More recently, the Brighton-Palace games have been notable for late drama. A 2020 meeting saw Alexis MacAllister rescue a point for Brighton with a last-minute equaliser. The next game, in early 2021, saw Christian Benteke score a winning goal for Palace in stoppage time. The third game then saw Brighton rescue a point with a stoppage-time equalizer from Neal Maupay, leading to tense scenes with fans after the final whistle.
As with any rivalry, there is an unwritten agreement between both sets of fans that they need each other to fuel excitement and that, deep down, it is really something that is primarily saved for the 90 minutes of competition for most. And a great example of this is the story of the Robert Eaton Memorial match.
Eaton was a Brighton fan who tragically lost his life during the Twin Towers attack of September 2001. A memorial fund was set up in his name to raise money for youth sports clubs across the world and fans of both teams decided to raise money for it by hosting an annual game between them.
Supported by the two clubs, games have been held in various locations and have included ex-professionals such as Peter Ward, Ricky Marlow, Simon Rodger, Peter Taylor and Paul Rogers. Ten of thousands of pounds have been raised and, despite some occasional spicy challenges, great enjoyment has been had by all for a great cause. As one fan commented, the game represents “a kind of Christmas Day truce.”
And so, the Eagles vs the Seagulls all really stemmed from the mid-70s. Unlike a true derby, it developed due to managerial personalities and both clubs being often linked in promotion battles. While the 70s was the true birthplace, it has since continued as generations of fans pass down the rivalry from parent to child.

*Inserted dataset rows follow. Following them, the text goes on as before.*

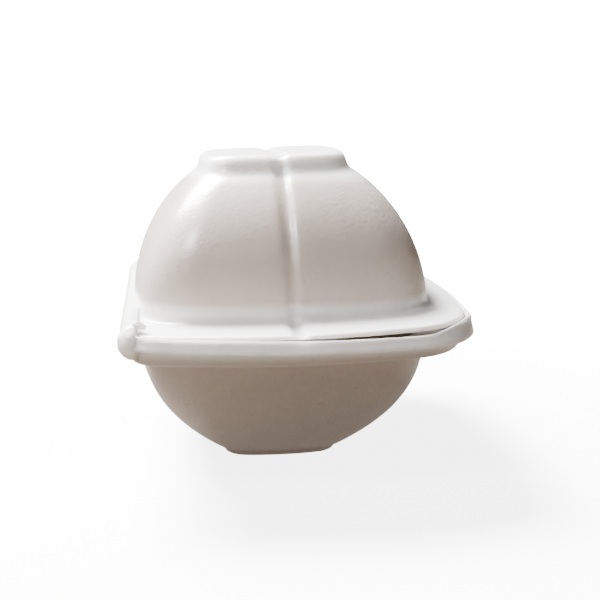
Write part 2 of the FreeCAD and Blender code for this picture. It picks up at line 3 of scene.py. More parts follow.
import logging  # noqa: E402
import math  # noqa: E402
from dataclasses import dataclass  # noqa: E402
from enum import Enum  # noqa: E402

import bpy  # noqa: E402
from mathutils import Matrix, Vector  # noqa: E402


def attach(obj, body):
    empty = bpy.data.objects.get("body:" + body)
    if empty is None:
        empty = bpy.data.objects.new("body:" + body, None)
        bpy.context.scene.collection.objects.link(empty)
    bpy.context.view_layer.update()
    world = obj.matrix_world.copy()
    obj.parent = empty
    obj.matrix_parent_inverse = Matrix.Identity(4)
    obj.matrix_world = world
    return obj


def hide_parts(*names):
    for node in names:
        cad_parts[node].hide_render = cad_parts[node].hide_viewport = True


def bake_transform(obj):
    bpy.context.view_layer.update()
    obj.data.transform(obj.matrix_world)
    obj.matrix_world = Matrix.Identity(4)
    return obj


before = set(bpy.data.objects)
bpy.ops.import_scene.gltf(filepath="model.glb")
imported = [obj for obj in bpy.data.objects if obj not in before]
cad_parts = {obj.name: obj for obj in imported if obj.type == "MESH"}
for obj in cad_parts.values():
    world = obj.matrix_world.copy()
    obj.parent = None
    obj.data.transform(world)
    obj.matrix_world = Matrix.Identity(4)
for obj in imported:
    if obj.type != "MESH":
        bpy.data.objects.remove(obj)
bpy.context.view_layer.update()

LOG = logging.getLogger("foam_container")
MM = 0.001


class Body(Enum):
    """The two bodies of the container's joint."""

    TRAY = "tray_half"
    LID = "lid_half"


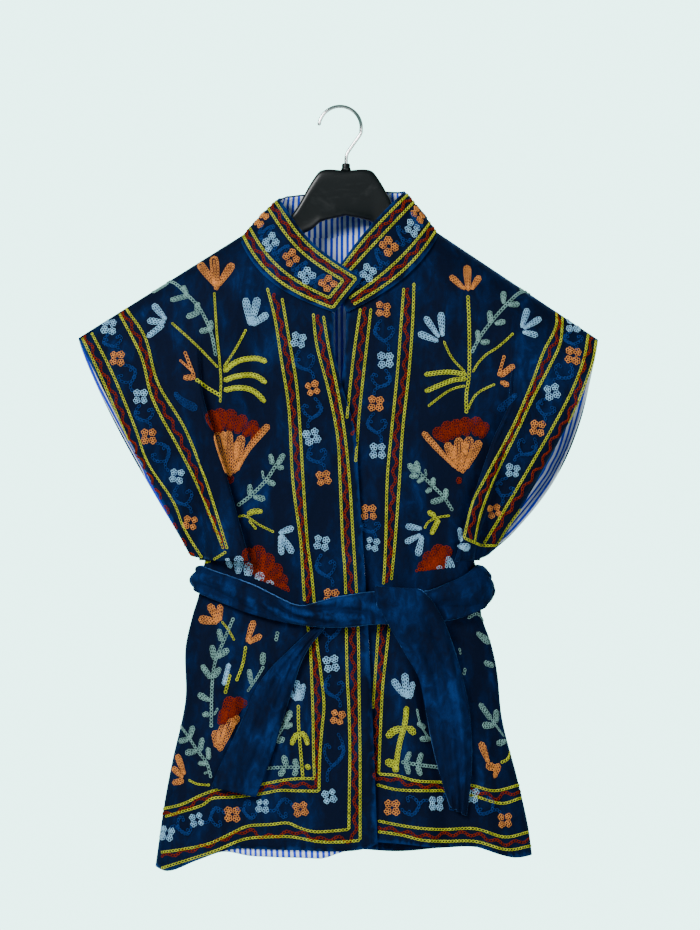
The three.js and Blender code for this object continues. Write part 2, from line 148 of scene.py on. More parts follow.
class Paint:
    # One material, with its nodes made by calls
    def __init__(self, name, constants):
        self.material = bpy.data.materials.new(name)
        self.material.use_nodes = True
        self.tree = self.material.node_tree
        self.surface = self.tree.nodes["Principled BSDF"]
        for socket, value in constants.items():
            self.surface.inputs[socket].default_value = value

    def node(self, kind, settings, sockets, out=0):
        made = self.tree.nodes.new("ShaderNode" + kind)
        for setting, value in settings.items():
            if setting == "stops":
                self.setStops(made.color_ramp, value)
            else:
                setattr(made, setting, value)
        for socket, value in sockets.items():
            if isinstance(value, Wire):
                self.tree.links.new(value.socket, made.inputs[socket])
            else:
                made.inputs[socket].default_value = value
        return Wire(self, made.outputs[out])

    def setStops(self, ramp, stops):
        while len(ramp.elements) < len(stops):
            ramp.elements.new(0.5)
        for element, (place, colour) in zip(ramp.elements, stops):
            element.position = place
            element.color = colour

    def maths(self, operation, first, second=0.0):
        return self.node("Math", dict(operation=operation), {0: first, 1: second})

    def span(self, value, low, high):
        # 0 up to low and 1 from high on, smooth between them
        settings = dict(interpolation_type="SMOOTHSTEP", clamp=True)
        return self.node("MapRange", settings, {"Value": value, "From Min": low, "From Max": high})

    def blend(self, factor, first, second, mode="MIX"):
        settings = dict(data_type="RGBA", blend_type=mode)
        return self.node("Mix", settings, {0: factor, 6: first, 7: second}, out=2)

    def objectPlace(self):
        return self.node("TexCoord", {}, {}, out="Object")

    def stretched(self, vector, scale, turn=(0, 0, 0)):
        return self.node("Mapping", {}, {"Vector": vector, "Scale": scale, "Rotation": turn})

    def noise(self, vector, scale, detail=2.0, rough=0.5, warp=0.0):
        sockets = {"Vector": vector, "Scale": scale, "Detail": detail, "Roughness": rough, "Distortion": warp}
        return self.node("TexNoise", {}, sockets)

    def feed(self, **links):
        for socket, value in links.items():
            self.tree.links.new(value.socket, self.surface.inputs[socket.replace("_", " ")])

    def bump(self, height, strength, distance, below=None):
        sockets = {"Strength": strength, "Distance": distance, "Height": height}
        if below is not None:
            sockets["Normal"] = below
        return self.node("Bump", {}, sockets)


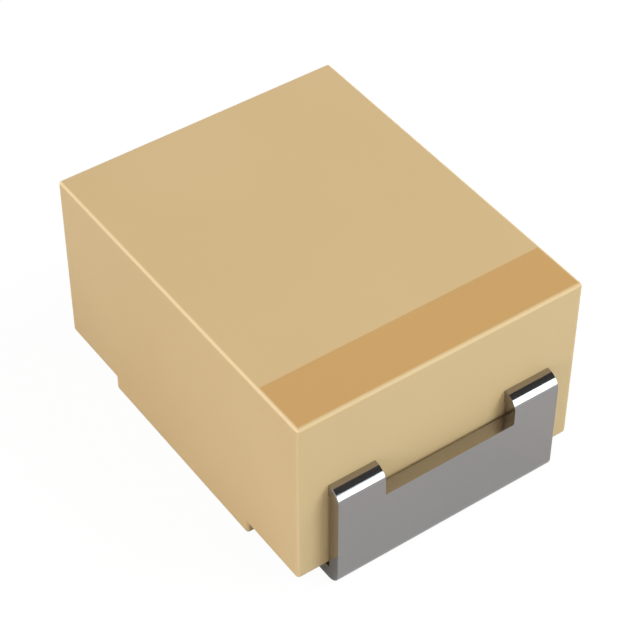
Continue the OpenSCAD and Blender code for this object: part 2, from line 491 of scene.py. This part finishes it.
def stripTree():
    tree = bpy.data.node_groups.new("foldedStrip", "GeometryNodeTree")
    t = Tree(tree)
    sockets = [
        ("Geometry", "NodeSocketGeometry"),
        ("Thickness", "NodeSocketFloat"),
        ("Edge Radius", "NodeSocketFloat"),
        ("Fold Segments", "NodeSocketInt"),
        ("Window Size", "NodeSocketVector"),
        ("Window Centre", "NodeSocketVector"),
        ("Plate", "NodeSocketMaterial"),
    ]
    for label, kind in sockets:
        tree.interface.new_socket(label, in_out="INPUT", socket_type=kind)
    tree.interface.new_socket("Geometry", in_out="OUTPUT", socket_type="NodeSocketGeometry")
    given = t.add("NodeGroupInput").outputs
    result = t.add("NodeGroupOutput").inputs

    def attribute(name):
        node = t.add("GeometryNodeInputNamedAttribute", data_type="FLOAT")
        node.inputs["Name"].default_value = name
        return node.outputs["Attribute"]

    # The middle line gets its folds
    line = t.add("GeometryNodeMeshToCurve")
    folds = t.add("GeometryNodeFilletCurve", mode="POLY")
    t.join(given["Geometry"], line.inputs["Mesh"])
    t.join(line.outputs[0], folds.inputs["Curve"])
    t.join(given["Fold Segments"], folds.inputs["Count"])
    t.join(attribute("foldRadius"), folds.inputs["Radius"])

    # A square section with broken edges is swept along it, then drawn out to the strip's width
    section = t.add("GeometryNodeCurvePrimitiveQuadrilateral", mode="RECTANGLE")
    t.join(given["Thickness"], section.inputs["Width"])
    t.join(given["Thickness"], section.inputs["Height"])
    edges = t.add("GeometryNodeFilletCurve", mode="POLY")
    edges.inputs["Count"].default_value = 3
    t.join(section.outputs[0], edges.inputs["Curve"])
    t.join(given["Edge Radius"], edges.inputs["Radius"])
    sweep = t.add("GeometryNodeCurveToMesh")
    sweep.inputs["Fill Caps"].default_value = True
    t.join(folds.outputs[0], sweep.inputs["Curve"])
    t.join(edges.outputs[0], sweep.inputs["Profile Curve"])
    across = t.add("ShaderNodeSeparateXYZ")
    t.join(t.add("GeometryNodeInputPosition").outputs[0], across.inputs[0])
    widen = t.math("MULTIPLY", t.math("SUBTRACT", attribute("stripWidth"), given["Thickness"]), 0.5)
    shift = t.add("ShaderNodeCombineXYZ")
    t.join(t.math("MULTIPLY", t.math("SIGN", across.outputs["Y"]), widen), shift.inputs["Y"])
    drawn = t.add("GeometryNodeSetPosition")
    t.join(sweep.outputs[0], drawn.inputs["Geometry"])
    t.join(shift.outputs[0], drawn.inputs["Offset"])

    # The window is punched through the leg and the upper fold
    punch = t.add("GeometryNodeMeshCube")
    t.join(given["Window Size"], punch.inputs["Size"])
    placed = t.add("GeometryNodeTransform")
    t.join(punch.outputs[0], placed.inputs["Geometry"])
    t.join(given["Window Centre"], placed.inputs["Translation"])
    punched = t.add("GeometryNodeMeshBoolean", operation="DIFFERENCE")
    t.join(drawn.outputs[0], punched.inputs["Mesh 1"])
    t.join(placed.outputs[0], punched.inputs["Mesh 2"])

    # Folds are shaded smooth and the sheared corners stay crisp
    angle = t.add("GeometryNodeInputMeshEdgeAngle")
    soft = t.math("LESS_THAN", angle.outputs[0], smoothAngle)
    smooth = t.add("GeometryNodeSetShadeSmooth", domain="EDGE")
    t.join(punched.outputs[0], smooth.inputs["Geometry"])
    t.join(soft, smooth.inputs["Shade Smooth"])
    real = t.add("GeometryNodeRealizeInstances")
    t.join(smooth.outputs[0], real.inputs[0])
    plate = t.add("GeometryNodeSetMaterial")
    t.join(real.outputs[0], plate.inputs["Geometry"])
    t.join(given["Plate"], plate.inputs["Material"])
    t.join(plate.outputs[0], result[0])
    return tree


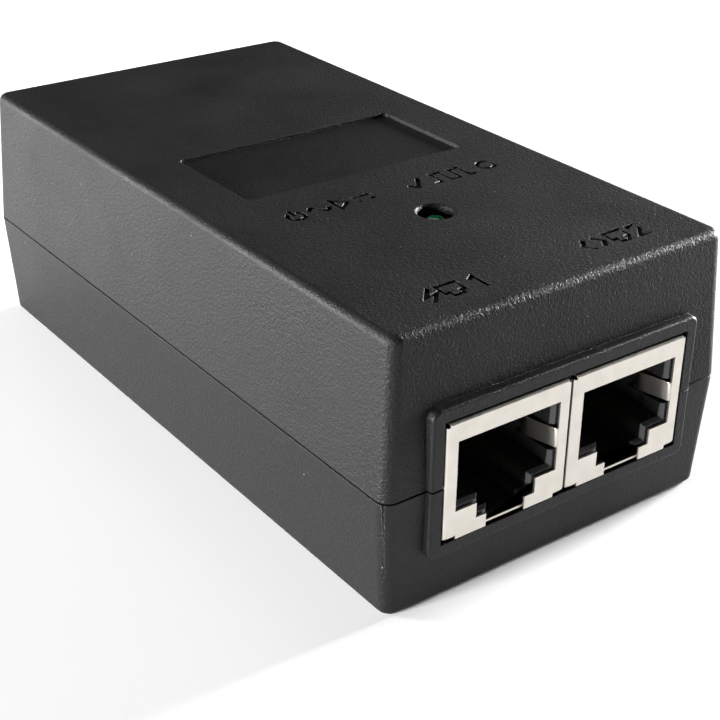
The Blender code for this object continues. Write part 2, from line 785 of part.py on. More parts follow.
def ring_tube(mesh, centre, ring_radius, half_z, half_r, start, end, steps, hollow=None):
    # Rectangular section swept round a vertical axis from start to end; hollow leaves a bore along it
    x, y, z = centre
    closed = end - start > 2 * pi - 0.01
    sections = []
    for step in range(steps if closed else steps + 1):
        angle = start + (end - start) * step / steps
        rows = []
        for reach_r, reach_z in [(half_r, half_z)] + ([hollow] if hollow else []):
            corners = []
            for side_r, side_z in ((-1, -1), (1, -1), (1, 1), (-1, 1)):
                radius = ring_radius + side_r * reach_r
                corner = (x + radius * cos(angle), y + radius * sin(angle), z + side_z * reach_z)
                corners.append(mesh.verts.new(corner))
            rows.append(corners)
        sections.append(rows)
    pairs = list(zip(sections, sections[1:])) + ([(sections[-1], sections[0])] if closed else [])
    for here, after in pairs:
        for first, second in zip(here, after):
            for corner in range(4):
                following = (corner + 1) % 4
                mesh.faces.new((first[corner], first[following], second[following], second[corner]))
    if not closed:
        for rows in (sections[0], sections[-1]):
            for corner in range(4):
                following = (corner + 1) % 4
                if hollow:
                    mesh.faces.new((rows[0][corner], rows[0][following], rows[1][following], rows[1][corner]))
            if not hollow:
                mesh.faces.new(rows[0])


def choke(centre, ring_radius=0.0052, half_r=0.0016, half_z=0.0025, gap=0.0003, coil=0.0009):
    z = board_top + part_gap + half_z + coil + gap
    mesh = bmesh.new()
    ring_tube(mesh, (*centre, z), ring_radius, half_z, half_r, 0.0, 2 * pi, 28)
    finish("choke_core", mesh, ferrite_grey, smooth=radians(30))
    bore = (half_r + gap, half_z + gap)
    for word, start in (("line", radians(15)), ("neutral", radians(195))):
        mesh = bmesh.new()
        ring_tube(mesh, (*centre, z), ring_radius, half_z + gap + coil, half_r + gap + coil, start,
                  start + radians(150), 14, bore)
        finish(f"choke_winding_{word}", mesh, copper, smooth=radians(30))


def heat_sink(name, centre, width, depth, height, thickness, facing):
    # Upright sheet with a short foot, facing +X or -X
    x, y = centre
    base = board_top + part_gap
    outer, inner = x - facing * depth / 2, x + facing * depth / 2
    outline = [(outer, base), (inner, base), (inner, base + thickness),
               (outer + facing * thickness, base + thickness),
               (outer + facing * thickness, base + height), (outer, base + height)]
    mesh = bmesh.new()
    add_prism(mesh, outline, y - width / 2, y + width / 2, "Y")
    return finish(name, mesh, sink_aluminium)


def power_parts():
    transformer((0.0020, -0.0100))
    choke((-0.0105, 0.0112))
    block("mains_fuse", (0.0145, 0.0212), (0.0085, 0.0050, 0.0042), fuse_brown)
    block("interference_capacitor", (0.0043, 0.0164), (0.0110, 0.0060, 0.0110), box_yellow)
    block("bridge_rectifier", (0.0155, 0.0130), (0.0062, 0.0085, 0.0034), epoxy_black)
    can("bulk_capacitor", (0.0050, 0.0062), 0.0065, 0.0190, sleeve_black)
    can("output_capacitor", (-0.0132, -0.0163), 0.0040, 0.0140, sleeve_black)
    heat_sink("primary_heat_sink", (0.0170, 0.0015), 0.0120, 0.0040, 0.0160, 0.0012, -1)
    heat_sink("output_heat_sink", (-0.0170, -0.0030), 0.0110, 0.0040, 0.0150, 0.0012, 1)
    block("switching_transistor", (0.0150, -0.0075), (0.0045, 0.0040, 0.0090), epoxy_black)
    block("output_diode", (-0.0120, -0.0030), (0.0045, 0.0040, 0.0080), epoxy_black)
    block("feedback_coupler", (-0.0120, -0.0089), (0.0046, 0.0050, 0.0036), epoxy_black)
    block("control_chip", (0.0160, -0.0150), (0.0050, 0.0040, 0.0016), epoxy_black)


top_cover()
bottom_case()
rating_label()
circuit_board()
for socket_name, socket_side in (("poe", -1), ("lan", 1)):
    socket_x = socket_side * socket_pitch / 2
    socket_shield(socket_name, socket_x)
    socket_housing(socket_name, socket_x)
    socket_wires(socket_name, socket_x)
    socket_fingers(socket_name, socket_x)
mains_inlet()
status_lamp()
power_parts()
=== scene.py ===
from math import cos, pi, radians, sin, tan

import bmesh
import bpy
from mathutils import Matrix, Vector


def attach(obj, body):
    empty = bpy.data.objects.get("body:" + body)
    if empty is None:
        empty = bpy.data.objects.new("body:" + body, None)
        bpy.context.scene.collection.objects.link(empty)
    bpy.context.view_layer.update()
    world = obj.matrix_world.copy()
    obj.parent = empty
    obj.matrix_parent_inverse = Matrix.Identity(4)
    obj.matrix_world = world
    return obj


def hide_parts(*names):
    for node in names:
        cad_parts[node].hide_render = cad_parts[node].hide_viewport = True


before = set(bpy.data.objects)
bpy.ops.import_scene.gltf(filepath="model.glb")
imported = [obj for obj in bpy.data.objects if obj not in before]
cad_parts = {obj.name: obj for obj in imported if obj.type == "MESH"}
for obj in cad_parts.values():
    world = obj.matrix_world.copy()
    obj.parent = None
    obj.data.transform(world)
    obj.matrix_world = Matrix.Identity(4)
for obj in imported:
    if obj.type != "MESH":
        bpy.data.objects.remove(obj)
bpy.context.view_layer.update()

mm = 0.001
near = 0.02 * mm  # a point this close to a plane lies on it
straight = 0.95  # how much of a direction runs along an axis, for it to count as running along it


# Helpers

def toLinear(code):
    channels = [int(code[at:at + 2], 16) / 255 for at in (1, 3, 5)]
    return (*[c / 12.92 if c <= 0.04045 else ((c + 0.055) / 1.055) ** 2.4 for c in channels], 1.0)


def addNode(tree, kind, settings={}, links={}):
    # a setting is one of the node's own, such as its operation, or else the value of an input
    node = tree.nodes.new(kind)
    for name, value in settings.items():
        if str(name) in node.bl_rna.properties.keys():
            setattr(node, name, value)
        else:
            node.inputs[name].default_value = value
    for name, source in links.items():
        tree.links.new(source, node.inputs[name])
    return node


def newFinish(name, settings):
    material = bpy.data.materials.new(name)
    material.use_nodes = True
    tree = material.node_tree
    shader = tree.nodes["Principled BSDF"]
    for socket, value in settings.items():
        shader.inputs[socket].default_value = value
    material.diffuse_color = shader.inputs["Base Color"].default_value
    return material, tree, shader


def deselectAll():
    bpy.ops.object.select_all(action="DESELECT")


def activate(piece):
    deselectAll()
    piece.select_set(True)
    bpy.context.view_layer.objects.active = piece


def openMesh(piece, mode):
    # into edit mode with nothing selected
    activate(piece)
    bpy.ops.object.mode_set(mode="EDIT")
    bpy.ops.mesh.select_mode(type=mode)
    bpy.ops.mesh.select_all(action="DESELECT")
    return bmesh.from_edit_mesh(piece.data)


def closeMesh():
    bpy.ops.object.mode_set(mode="OBJECT")


def pickEdges(piece, test):
    mesh = openMesh(piece, "EDGE")
    mesh.normal_update()
    count = 0
    for edge in mesh.edges:
        if len(edge.link_faces) == 2 and test(edge):
            edge.select_set(True)
            count += 1
    bmesh.update_edit_mesh(piece.data)
    return count


def softenEdges(piece, test, width, segments):
    # rounds the edges that pass the test
    count = pickEdges(piece, test)
    if count:
        bpy.ops.mesh.bevel(offset=width, segments=segments, profile=0.5, affect="EDGES", clamp_overlap=True)
    closeMesh()
    return count


def copyOfNode(node, name, merge=0.002 * mm, flatWithin=0.4):
    # a merged copy of a CAD node, with its flat faces joined again
    piece = bpy.data.objects.new(name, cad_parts[node].data.copy())
    bpy.context.scene.collection.objects.link(piece)
    piece.data.materials.clear()
    openMesh(piece, "VERT")
    bpy.ops.mesh.select_all(action="SELECT")
    bpy.ops.mesh.remove_doubles(threshold=merge)
    bpy.ops.mesh.dissolve_limited(angle_limit=radians(flatWithin))
    closeMesh()
    return piece


def addModifier(piece, kind, settings):
    activate(piece)
    modifier = piece.modifiers.new(kind.title(), kind)
    for name, value in settings.items():
        setattr(modifier, name, value)
    bpy.ops.object.modifier_apply(modifier=modifier.name)


def isCreased(edge, degrees=50):
    return edge.calc_face_angle(0.0) > radians(degrees)


def smoothOver(piece, degrees):
    # smooth shading, apart from edges sharper than this
    activate(piece)
    bpy.ops.object.shade_smooth_by_angle(angle=radians(degrees))
    addModifier(piece, "WEIGHTED_NORMAL", {"keep_sharp": True, "weight": 60})


def standFor(piece, nodes, body):
    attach(piece, body)
    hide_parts(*nodes)


# Camera

camera = {
    "place": Vector((-93.13, -134.41, 91.79)) * mm,
    "turn": radians(36.421),  # to the right of straight ahead
    "fall": radians(28.404),
    "roll": radians(0.628),
    "lens": 73.42, "sensor": 36, "nearest": 5 * mm,
}


def makeCamera():
    turn, fall, roll = camera["turn"], camera["fall"], camera["roll"]
    ahead = Vector((sin(turn) * cos(fall), cos(turn) * cos(fall), -sin(fall)))
    right = Vector((cos(turn), -sin(turn), 0.0))
    up = right.cross(ahead)
    rolledRight = right * cos(roll) + up * sin(roll)
    rolledUp = up * cos(roll) - right * sin(roll)
    made = bpy.data.objects.new("Camera", bpy.data.cameras.new("Camera"))
    bpy.context.scene.collection.objects.link(made)
    turned = Matrix((rolledRight, rolledUp, -ahead)).transposed().to_4x4()
    made.matrix_world = Matrix.Translation(camera["place"]) @ turned
    made.data.lens = camera["lens"]
    made.data.sensor_width = camera["sensor"]
    made.data.clip_start = camera["nearest"]
    bpy.context.scene.camera = made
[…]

There are probably many current fans of both teams who don’t know the origin story and may well not care – to them it is just something they have always taken for granted: cats chase mice, dogs chase cats and Palace don’t like Brighton. But it is interesting to see how friction can develop from almost 50-year-old origins. While it may not have the status of Arsenal-Tottenham or Aston Villa-Birmingham, to both sets of fans it represents the biggest league game of the season.